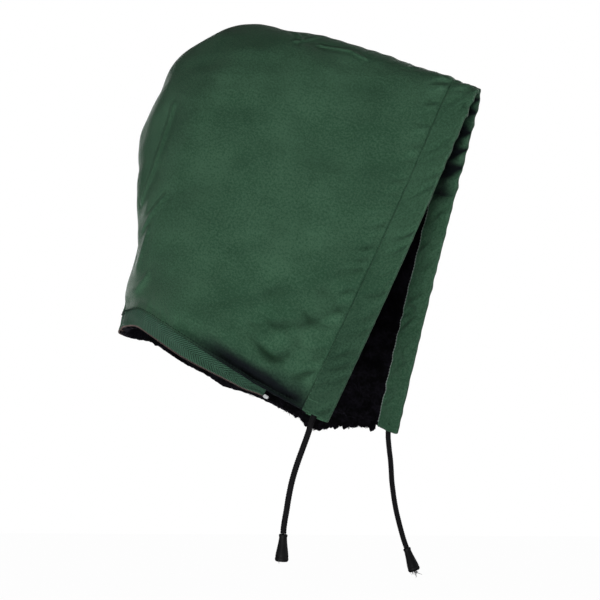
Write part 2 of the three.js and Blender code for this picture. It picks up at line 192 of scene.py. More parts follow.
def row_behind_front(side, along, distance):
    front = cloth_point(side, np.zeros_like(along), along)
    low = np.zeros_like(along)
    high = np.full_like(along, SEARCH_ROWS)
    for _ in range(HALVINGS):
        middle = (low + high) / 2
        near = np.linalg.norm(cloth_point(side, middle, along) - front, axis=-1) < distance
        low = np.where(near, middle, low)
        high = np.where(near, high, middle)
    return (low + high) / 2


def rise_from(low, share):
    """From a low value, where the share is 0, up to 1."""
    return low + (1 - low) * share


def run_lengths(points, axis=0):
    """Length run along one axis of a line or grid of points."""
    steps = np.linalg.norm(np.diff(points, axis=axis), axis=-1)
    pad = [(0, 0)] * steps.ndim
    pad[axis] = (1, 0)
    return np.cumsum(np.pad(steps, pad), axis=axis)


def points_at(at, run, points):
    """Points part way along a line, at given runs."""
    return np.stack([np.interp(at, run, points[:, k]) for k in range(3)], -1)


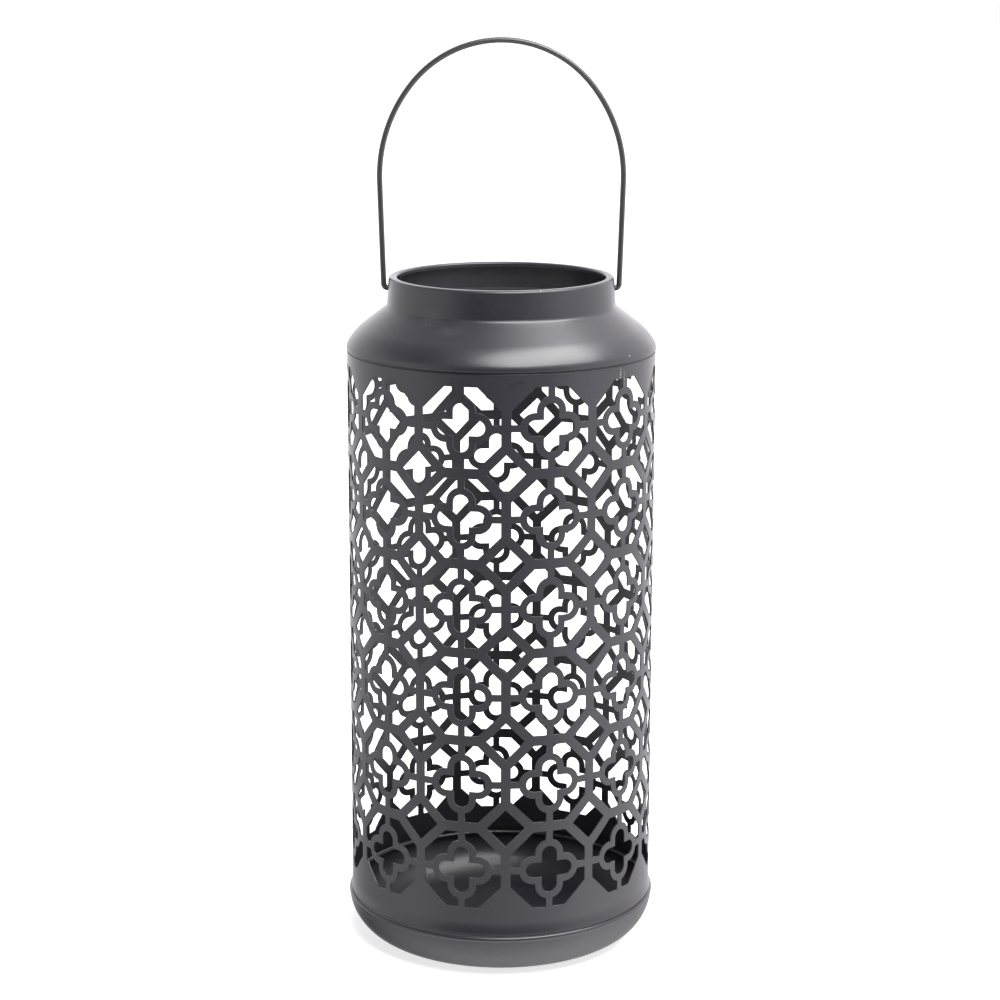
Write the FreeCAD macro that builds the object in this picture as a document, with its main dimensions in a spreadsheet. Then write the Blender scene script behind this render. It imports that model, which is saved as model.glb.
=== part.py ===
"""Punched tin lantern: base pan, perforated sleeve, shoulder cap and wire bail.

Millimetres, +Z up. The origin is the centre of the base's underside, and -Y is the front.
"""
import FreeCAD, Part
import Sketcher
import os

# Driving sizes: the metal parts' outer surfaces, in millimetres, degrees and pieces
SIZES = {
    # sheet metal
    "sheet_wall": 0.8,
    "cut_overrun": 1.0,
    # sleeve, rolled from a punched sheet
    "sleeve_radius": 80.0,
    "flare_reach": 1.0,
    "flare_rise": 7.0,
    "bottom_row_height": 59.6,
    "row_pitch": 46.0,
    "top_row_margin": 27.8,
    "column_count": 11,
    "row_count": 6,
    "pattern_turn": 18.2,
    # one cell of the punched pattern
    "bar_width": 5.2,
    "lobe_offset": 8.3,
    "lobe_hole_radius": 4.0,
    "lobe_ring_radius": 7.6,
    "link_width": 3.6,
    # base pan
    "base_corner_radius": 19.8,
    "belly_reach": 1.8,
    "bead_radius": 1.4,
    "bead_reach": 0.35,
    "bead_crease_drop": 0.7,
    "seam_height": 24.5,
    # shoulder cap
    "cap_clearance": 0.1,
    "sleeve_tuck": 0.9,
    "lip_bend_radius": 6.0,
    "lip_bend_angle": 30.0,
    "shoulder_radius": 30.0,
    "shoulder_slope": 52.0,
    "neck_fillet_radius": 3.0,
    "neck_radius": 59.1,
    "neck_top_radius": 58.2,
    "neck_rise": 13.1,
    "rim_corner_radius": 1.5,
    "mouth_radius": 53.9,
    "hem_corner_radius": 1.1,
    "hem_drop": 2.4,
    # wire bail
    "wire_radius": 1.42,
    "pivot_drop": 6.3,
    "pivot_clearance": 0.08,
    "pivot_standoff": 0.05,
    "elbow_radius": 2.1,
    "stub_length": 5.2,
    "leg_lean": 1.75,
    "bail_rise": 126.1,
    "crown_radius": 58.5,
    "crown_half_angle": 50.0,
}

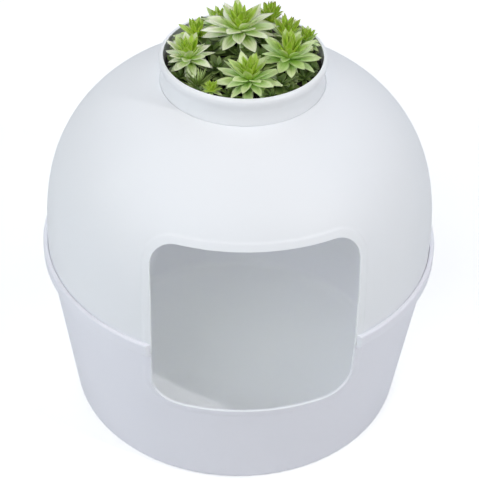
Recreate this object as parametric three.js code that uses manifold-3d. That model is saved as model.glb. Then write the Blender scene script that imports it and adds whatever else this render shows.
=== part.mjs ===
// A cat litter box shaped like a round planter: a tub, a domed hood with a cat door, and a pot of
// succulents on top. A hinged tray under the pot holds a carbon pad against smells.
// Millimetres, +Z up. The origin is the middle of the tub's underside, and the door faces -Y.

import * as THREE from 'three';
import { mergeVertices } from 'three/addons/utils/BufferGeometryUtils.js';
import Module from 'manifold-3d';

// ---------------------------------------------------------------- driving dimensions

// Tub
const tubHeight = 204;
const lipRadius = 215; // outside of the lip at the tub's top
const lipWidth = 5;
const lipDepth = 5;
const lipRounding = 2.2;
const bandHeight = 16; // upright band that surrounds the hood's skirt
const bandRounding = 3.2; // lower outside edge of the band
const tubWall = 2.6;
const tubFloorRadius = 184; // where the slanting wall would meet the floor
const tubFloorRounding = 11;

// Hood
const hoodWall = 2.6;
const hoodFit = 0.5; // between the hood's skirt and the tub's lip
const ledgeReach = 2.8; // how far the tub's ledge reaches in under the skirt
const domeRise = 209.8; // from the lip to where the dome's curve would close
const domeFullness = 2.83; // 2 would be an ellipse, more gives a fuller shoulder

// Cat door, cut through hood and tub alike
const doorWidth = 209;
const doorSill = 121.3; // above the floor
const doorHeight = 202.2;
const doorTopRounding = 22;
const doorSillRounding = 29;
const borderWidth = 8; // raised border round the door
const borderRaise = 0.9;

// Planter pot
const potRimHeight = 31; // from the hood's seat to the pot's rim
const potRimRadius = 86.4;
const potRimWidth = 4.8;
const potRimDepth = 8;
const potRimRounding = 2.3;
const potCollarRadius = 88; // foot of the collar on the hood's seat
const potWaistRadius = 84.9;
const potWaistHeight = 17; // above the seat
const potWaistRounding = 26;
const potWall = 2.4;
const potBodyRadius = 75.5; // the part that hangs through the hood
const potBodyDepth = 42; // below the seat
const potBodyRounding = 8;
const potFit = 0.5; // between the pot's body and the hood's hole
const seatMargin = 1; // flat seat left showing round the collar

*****

* What is being asked
Quote the lines that begin at the line containing "Recreate this object" and end at the line containing "import Module from 'manifold-3d';", keeping both of those lines.

* Final result
Recreate this object as parametric three.js code that uses manifold-3d. That model is saved as model.glb. Then write the Blender scene script that imports it and adds whatever else this render shows.
=== part.mjs ===
// A cat litter box shaped like a round planter: a tub, a domed hood with a cat door, and a pot of
// succulents on top. A hinged tray under the pot holds a carbon pad against smells.
// Millimetres, +Z up. The origin is the middle of the tub's underside, and the door faces -Y.

import * as THREE from 'three';
import { mergeVertices } from 'three/addons/utils/BufferGeometryUtils.js';
import Module from 'manifold-3d';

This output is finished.